News | Dec 4, 2019

Naval Research Lab rolls out ‘express licensing’ of patented inventions

Businesses can see pricing, apply online

Microbial electrochemical reactors are being studied by scientists at the U.S. Naval Research Laboratory in Washington, D.C. These specific reactors are being used to study microbial diodes which may be part of living electrical circuits.

Jonathan Steffen/Navy

The U.S. Naval Research Laboratory’s technology transfer office is offering businesses and entrepreneurs the ability to license the lab’s inventions online, an effort to attract private firms that can commercialize its emerging technologies.

On Wednesday, 55 technologies invented by the lab’s scientists and engineers were made available via “express licensing,” a web portal that features upfront pricing and a short online application that removes weeks and months from the licensing process. In contrast, traditional license agreements often include negotiations over fees, require more paperwork and legal review.

The research behind the Navy inventions, ranging from a benthic microbial fuel cell to tidal prediction software, and their commercial patent rights, can now be acquired by businesses for commercialization starting at $2,500.

“Government tech transfer deals often take longer than six months but businesses need to move faster,” said Austin Leach, associate director of TechLink, a national partnership intermediary that helps the Department of Defense get its research adopted by private companies.

“Express licensing improves deal flow by setting costs upfront and allowing businesses to submit their license applications online. We’ve already seen agreements inked at another Navy lab in two weeks,” Leach said.

The Department of Defense is the largest sponsor of federally funded research in the United States. With nearly $20 billion in funding, its research centers and laboratories produce between 700-800 patented inventions each year.

Many of the DOD’s inventions are practical, solve real-world problems, and have been prototyped and tested, increasing their commercial potential.

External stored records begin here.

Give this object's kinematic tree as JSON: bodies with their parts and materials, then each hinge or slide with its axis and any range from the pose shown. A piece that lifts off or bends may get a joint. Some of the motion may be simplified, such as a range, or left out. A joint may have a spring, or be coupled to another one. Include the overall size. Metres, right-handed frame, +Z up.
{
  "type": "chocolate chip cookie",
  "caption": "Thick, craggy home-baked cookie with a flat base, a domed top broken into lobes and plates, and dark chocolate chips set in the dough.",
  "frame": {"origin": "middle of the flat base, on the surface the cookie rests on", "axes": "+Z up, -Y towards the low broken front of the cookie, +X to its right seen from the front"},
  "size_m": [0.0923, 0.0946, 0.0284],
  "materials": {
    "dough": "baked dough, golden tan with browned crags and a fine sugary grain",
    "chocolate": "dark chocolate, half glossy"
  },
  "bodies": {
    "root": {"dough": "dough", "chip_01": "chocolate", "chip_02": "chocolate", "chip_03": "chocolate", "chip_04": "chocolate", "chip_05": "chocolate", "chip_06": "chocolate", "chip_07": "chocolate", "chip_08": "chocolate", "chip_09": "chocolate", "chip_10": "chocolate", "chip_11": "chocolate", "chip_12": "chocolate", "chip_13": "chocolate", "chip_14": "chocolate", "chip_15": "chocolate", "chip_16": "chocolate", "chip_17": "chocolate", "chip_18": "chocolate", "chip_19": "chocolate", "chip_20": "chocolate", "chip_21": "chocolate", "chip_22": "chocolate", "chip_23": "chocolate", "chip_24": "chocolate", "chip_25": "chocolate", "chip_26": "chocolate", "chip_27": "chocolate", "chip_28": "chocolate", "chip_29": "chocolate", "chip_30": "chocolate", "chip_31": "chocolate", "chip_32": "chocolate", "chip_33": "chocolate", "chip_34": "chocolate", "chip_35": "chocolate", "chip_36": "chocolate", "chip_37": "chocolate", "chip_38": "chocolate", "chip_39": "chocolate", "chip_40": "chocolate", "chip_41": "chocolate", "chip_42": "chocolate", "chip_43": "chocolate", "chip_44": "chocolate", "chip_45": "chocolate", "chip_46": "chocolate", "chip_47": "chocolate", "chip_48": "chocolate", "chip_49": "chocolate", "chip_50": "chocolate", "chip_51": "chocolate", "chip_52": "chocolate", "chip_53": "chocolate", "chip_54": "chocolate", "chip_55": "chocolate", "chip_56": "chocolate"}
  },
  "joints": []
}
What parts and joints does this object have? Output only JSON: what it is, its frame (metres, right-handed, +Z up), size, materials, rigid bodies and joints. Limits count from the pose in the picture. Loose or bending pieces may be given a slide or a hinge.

NRL isn’t the first defense lab to explore the express licensing model, but as the Navy’s flagship R&D institution, the decision may influence other labs also hoping to see their inventions move to the private sector for commercialization.

And the technologies selected are only a sampling of the lab’s tech portfolio, which contains roughly 1,000 patents. NRL’s tech transfer office, led by Amanda Horansky McKinney, said more inventions will be available on the express licensing platform soon.